When a customer arrives at a service center, it enters one of the servers or one of the queues. If there
 are customers waiting when a busy server becomes idle, the next customer to be served is selected 
according to a scheduling discipline (also called a queueing discipline.) The queueing delay is the 
amount of time a customer waits in a service center before it enters one of the servers.  The response 
time is the amount of time a customer spends at the service center, including the queueing delay and 
the service time.
 
A service center is described by
  . the sequence of arrival times of customers, 
  . the service times, the number of servers,
  . the storage (or buffer) size of the service center, 
  . the number of possible customers,
  . and the order in which customers are served.
 
The time between successive customer arrivals is called the {\em interarrival time}. Usually, we make 
the simplifying hypothesis that interarrival times are statistically independent random variables with 
the same distribution function. The process that determines the interarrival times is called the 
arrival process. It is also common to assume that that interarrival times are exponentially distributed
 random variables; in that case the arrival process is a Poisson process. Empirical studies have shown 
that the Poisson arrival process model agrees well with observed data. 
  
The service time for a customer depends on how much work the customer needs and how fast the server is 
able to do the work. We usually make the assumption that all of the customers need the same amount of 
work or that the customers are divided into classes with all customers in the same class needing the 
same amount of work. This means that when we talk about service times, we usually think of them in 
terms of just the speed of the server. Service times are commonly assumed to be independent, identi-
cally distributed random variables. We usually assume that all of the servers at a service center have 
the same service time distribution for each class of customers. An assumption of exponentially distri-
buted service times agrees fairly well with observed data and its memoryless property means that the 
state of a service center is completely described by the number of customers in it; the amount of 
service received by jobs in process does not matter.
 
It is possible to consider more general service time distributions. The most common method involves 
decomposing the general distribution into a series-parallel cascade of exponential stages. For a 
treatment of non-homogeneous servers (not all having the same service time distribution). 
 
The buffer size of a service center is the total number of customers allowed inside the service center.
 The buffer size includes customers waiting for service and those receiving service. It is possible to 
assume an infinite buffer size as well as a limited one.
 
The population size is the total number of potential customers that may want to enter the service center
. When this value is large enough, it is usually assumed to be infinite. 
 
A queueing discipline is the algorithm that determines the order in which customers are served. We 
assume that a server is never idle when there are customers in the service center waiting to be served.
We define a queueing discipline as preemptive when the service being provided to a customer can be 
suspended if some higher priority customer arrives, and nonpreemptive otherwise. In a nonpreemptive 
discipline (or a low priority customer in the preemptive case), any customer that arrives when all 
servers are full enter a queue.

Some commonly recognized queueing disciplines are:

 - FCFS (first-come-first-served): 
     a nonpreemptive discipline. Waiting customers are served according to the order in which they 
     entered the queue.

 - priority: 
     customers are assigned fixed priorities that determine the order in which they are served.  
     The discipline can be preemptive or non-preemptive.

 - RR (round robin): 
     each customer in turn receives service for a small time quantum. If the job is not completed by 
     the end of this time quantum, it is placed at the rear of the queue, eventually to be allotted 
     another time quantum. This is perhaps the most common CPU scheduling discipline in large 
     time-sharing systems. 

 - PS (processor sharing): 
     all customers at a service center are considered to be moving through the server simultaneously 
     with the server speed being equally divided among all jobs, and hence there is no queue. This is 
     the limiting case of RR as the specified time quantum approaches 0.
     Though PS does not represent an actual scheduling discipline, it can be extremely useful as an 
     analytically tractable approximation of RR. 
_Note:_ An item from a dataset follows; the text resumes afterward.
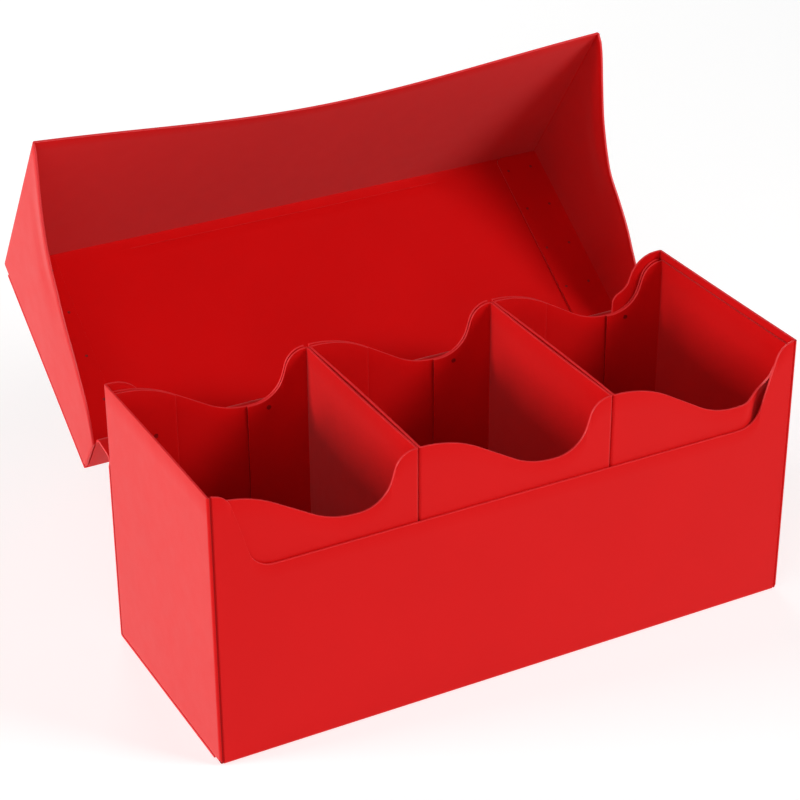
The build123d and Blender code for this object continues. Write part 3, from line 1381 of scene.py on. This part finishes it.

 - LCFSPR (last-come, first-served, preemptive resume): 
    if one customer is being served when another arrives, the customer being served is preempted and 
    pushed onto a stack of waiting customers. Upon completion of a customer, the top customer on the 
    waiting stack is returned to service. 
 

Service centers are often described using the notation X/Y/Z/K/L/D. X and Y identify the arrival and 
service processes, respectively.  A value of M for X or Y denotes the exponential (memoryless) 
distribution.  Other common values are
	. E for Erlang,
  	. H for hyperexponential, 
	. D for deterministic,  
  	. G for general.

  . Z represents the number of servers at the service center,
  . K the buffer size,
  . L the population size, and
  . D the queueing discipline. 

Often the last two letters are omitted; in this case L is assumed to be infty and D is FCFS. 
 
A queueing network in which customers arrive from an external source, spend time in the network, and 
depart is said to be open; a queueing network in which there is no external source of customers and no 
departures is said to be closed. In a closed queueing network it is implicitly assumed that the number 
of customers circulating indefinitely among the service centers is constant. If the behavior of all 
customers is the same regarding workload and the order in which service centers is visited, the network
 is said to be a single-chain queueing network. Otherwise customers that behave alike are considered 
to be in the same chain and the network is a multi-chain queueing network.  

It is possible that a queueing network can be open for some chains and closed for others.